*To do*:
Exactly repeat the lines starting at the one that holds "Write the OpenSCAD" and ending at the one that holds "ridge_half = 14; // [8:1:25]". Both end lines count; leave out everything else.

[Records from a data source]
START

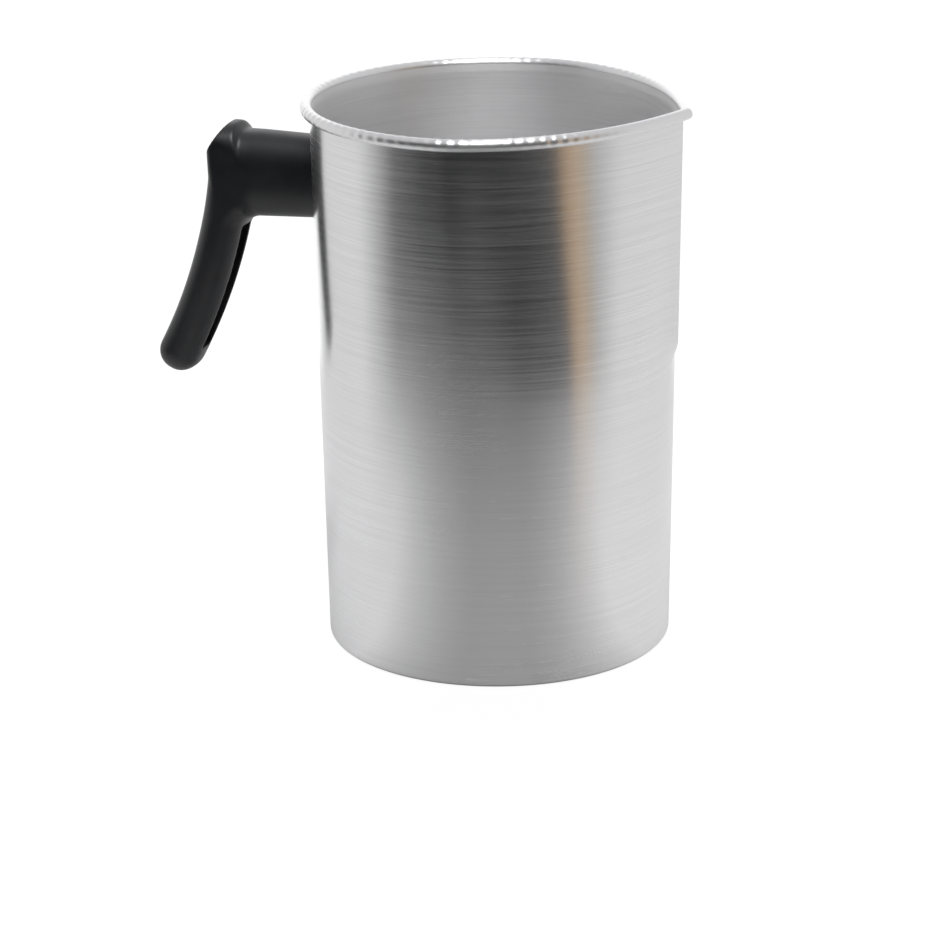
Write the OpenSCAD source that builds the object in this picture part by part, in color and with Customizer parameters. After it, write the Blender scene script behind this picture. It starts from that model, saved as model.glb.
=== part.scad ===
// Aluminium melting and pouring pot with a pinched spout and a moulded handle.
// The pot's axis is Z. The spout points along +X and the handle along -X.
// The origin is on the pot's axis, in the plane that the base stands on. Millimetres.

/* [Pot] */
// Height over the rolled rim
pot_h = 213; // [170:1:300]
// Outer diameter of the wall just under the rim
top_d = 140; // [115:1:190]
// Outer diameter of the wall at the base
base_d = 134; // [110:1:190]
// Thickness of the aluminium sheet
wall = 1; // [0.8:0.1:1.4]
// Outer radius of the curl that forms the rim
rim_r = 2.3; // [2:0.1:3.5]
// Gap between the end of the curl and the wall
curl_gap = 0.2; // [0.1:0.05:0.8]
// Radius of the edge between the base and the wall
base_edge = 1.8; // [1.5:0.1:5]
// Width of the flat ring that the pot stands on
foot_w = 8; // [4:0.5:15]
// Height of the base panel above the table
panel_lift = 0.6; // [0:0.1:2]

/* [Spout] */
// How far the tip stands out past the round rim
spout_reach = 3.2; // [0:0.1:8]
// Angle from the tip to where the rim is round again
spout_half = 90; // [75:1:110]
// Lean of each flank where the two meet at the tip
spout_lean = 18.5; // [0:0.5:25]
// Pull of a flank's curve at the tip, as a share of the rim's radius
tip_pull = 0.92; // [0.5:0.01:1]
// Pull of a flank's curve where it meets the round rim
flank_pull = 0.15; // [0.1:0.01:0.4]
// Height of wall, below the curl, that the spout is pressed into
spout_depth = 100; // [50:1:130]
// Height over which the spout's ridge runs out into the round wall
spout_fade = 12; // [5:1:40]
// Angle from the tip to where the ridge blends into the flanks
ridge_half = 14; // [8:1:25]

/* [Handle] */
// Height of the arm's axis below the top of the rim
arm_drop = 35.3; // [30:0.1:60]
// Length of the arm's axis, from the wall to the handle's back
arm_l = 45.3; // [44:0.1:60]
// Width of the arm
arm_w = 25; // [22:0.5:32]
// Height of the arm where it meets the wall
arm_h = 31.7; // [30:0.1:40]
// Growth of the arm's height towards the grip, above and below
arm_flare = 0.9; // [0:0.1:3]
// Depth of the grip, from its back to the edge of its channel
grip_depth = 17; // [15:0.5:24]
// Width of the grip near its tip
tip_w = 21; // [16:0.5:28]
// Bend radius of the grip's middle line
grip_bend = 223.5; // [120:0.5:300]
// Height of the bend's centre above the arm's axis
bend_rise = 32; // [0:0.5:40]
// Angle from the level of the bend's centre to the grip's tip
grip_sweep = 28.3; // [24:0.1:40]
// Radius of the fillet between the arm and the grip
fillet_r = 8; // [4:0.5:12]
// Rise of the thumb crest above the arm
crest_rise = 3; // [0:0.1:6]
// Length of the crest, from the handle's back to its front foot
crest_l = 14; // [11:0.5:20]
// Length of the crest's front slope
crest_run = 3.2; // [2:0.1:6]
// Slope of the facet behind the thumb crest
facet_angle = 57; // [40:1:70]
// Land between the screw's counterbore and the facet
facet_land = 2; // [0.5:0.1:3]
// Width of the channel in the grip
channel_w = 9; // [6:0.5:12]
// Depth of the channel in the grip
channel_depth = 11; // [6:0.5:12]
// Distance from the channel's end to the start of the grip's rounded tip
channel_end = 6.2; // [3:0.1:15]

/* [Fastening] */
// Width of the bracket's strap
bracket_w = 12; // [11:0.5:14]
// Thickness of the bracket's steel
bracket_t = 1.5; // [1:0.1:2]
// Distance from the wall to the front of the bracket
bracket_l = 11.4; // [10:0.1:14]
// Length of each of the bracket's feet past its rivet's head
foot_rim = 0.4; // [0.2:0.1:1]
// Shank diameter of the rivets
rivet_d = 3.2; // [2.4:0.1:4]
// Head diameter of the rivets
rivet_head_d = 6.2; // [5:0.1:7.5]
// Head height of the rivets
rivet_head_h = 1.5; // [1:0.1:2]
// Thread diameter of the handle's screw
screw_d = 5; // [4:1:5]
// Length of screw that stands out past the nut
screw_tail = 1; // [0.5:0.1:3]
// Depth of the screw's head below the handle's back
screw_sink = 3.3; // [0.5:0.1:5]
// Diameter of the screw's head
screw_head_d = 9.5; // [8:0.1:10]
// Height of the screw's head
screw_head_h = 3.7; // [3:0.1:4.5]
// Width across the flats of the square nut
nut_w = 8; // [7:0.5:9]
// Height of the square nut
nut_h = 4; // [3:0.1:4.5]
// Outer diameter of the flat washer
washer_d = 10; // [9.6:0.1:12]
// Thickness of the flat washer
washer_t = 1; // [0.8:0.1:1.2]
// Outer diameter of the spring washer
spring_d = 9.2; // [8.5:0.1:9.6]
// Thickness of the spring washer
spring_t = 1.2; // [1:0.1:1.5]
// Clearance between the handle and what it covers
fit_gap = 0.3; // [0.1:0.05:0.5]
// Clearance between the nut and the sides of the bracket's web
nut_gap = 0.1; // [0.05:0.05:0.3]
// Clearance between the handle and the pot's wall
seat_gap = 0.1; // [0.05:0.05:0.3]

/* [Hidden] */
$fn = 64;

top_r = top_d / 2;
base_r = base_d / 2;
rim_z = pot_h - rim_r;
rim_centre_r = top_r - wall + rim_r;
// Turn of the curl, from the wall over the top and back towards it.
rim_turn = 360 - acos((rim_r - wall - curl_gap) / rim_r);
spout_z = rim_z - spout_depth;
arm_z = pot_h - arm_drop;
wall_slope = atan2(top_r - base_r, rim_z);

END
START

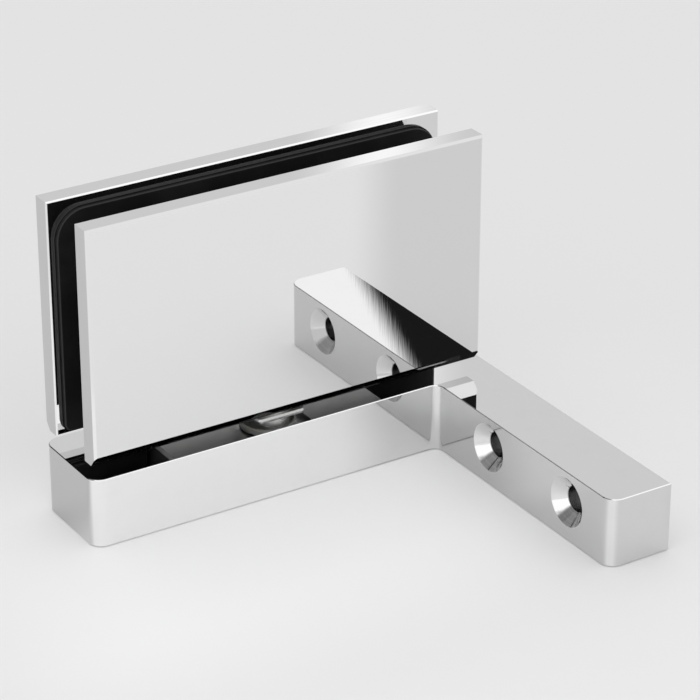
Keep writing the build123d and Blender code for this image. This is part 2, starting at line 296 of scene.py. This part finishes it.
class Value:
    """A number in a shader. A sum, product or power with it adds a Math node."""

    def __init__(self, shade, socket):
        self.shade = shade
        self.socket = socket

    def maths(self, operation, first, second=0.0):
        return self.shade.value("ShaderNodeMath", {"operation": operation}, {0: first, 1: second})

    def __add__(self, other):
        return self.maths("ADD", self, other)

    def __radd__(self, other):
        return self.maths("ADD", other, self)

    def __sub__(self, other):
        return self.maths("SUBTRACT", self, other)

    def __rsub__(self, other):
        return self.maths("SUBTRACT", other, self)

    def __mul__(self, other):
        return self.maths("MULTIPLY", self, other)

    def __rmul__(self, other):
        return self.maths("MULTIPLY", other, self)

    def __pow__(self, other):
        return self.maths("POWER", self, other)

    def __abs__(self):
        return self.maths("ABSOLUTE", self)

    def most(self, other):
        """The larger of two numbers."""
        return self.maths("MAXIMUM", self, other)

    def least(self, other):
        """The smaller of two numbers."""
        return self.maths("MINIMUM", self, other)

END

*The solution*:
Write the OpenSCAD source that builds the object in this picture part by part, in color and with Customizer parameters. After it, write the Blender scene script behind this picture. It starts from that model, saved as model.glb.
=== part.scad ===
// Aluminium melting and pouring pot with a pinched spout and a moulded handle.
// The pot's axis is Z. The spout points along +X and the handle along -X.
// The origin is on the pot's axis, in the plane that the base stands on. Millimetres.

/* [Pot] */
// Height over the rolled rim
pot_h = 213; // [170:1:300]
// Outer diameter of the wall just under the rim
top_d = 140; // [115:1:190]
// Outer diameter of the wall at the base
base_d = 134; // [110:1:190]
// Thickness of the aluminium sheet
wall = 1; // [0.8:0.1:1.4]
// Outer radius of the curl that forms the rim
rim_r = 2.3; // [2:0.1:3.5]
// Gap between the end of the curl and the wall
curl_gap = 0.2; // [0.1:0.05:0.8]
// Radius of the edge between the base and the wall
base_edge = 1.8; // [1.5:0.1:5]
// Width of the flat ring that the pot stands on
foot_w = 8; // [4:0.5:15]
// Height of the base panel above the table
panel_lift = 0.6; // [0:0.1:2]

/* [Spout] */
// How far the tip stands out past the round rim
spout_reach = 3.2; // [0:0.1:8]
// Angle from the tip to where the rim is round again
spout_half = 90; // [75:1:110]
// Lean of each flank where the two meet at the tip
spout_lean = 18.5; // [0:0.5:25]
// Pull of a flank's curve at the tip, as a share of the rim's radius
tip_pull = 0.92; // [0.5:0.01:1]
// Pull of a flank's curve where it meets the round rim
flank_pull = 0.15; // [0.1:0.01:0.4]
// Height of wall, below the curl, that the spout is pressed into
spout_depth = 100; // [50:1:130]
// Height over which the spout's ridge runs out into the round wall
spout_fade = 12; // [5:1:40]
// Angle from the tip to where the ridge blends into the flanks
ridge_half = 14; // [8:1:25]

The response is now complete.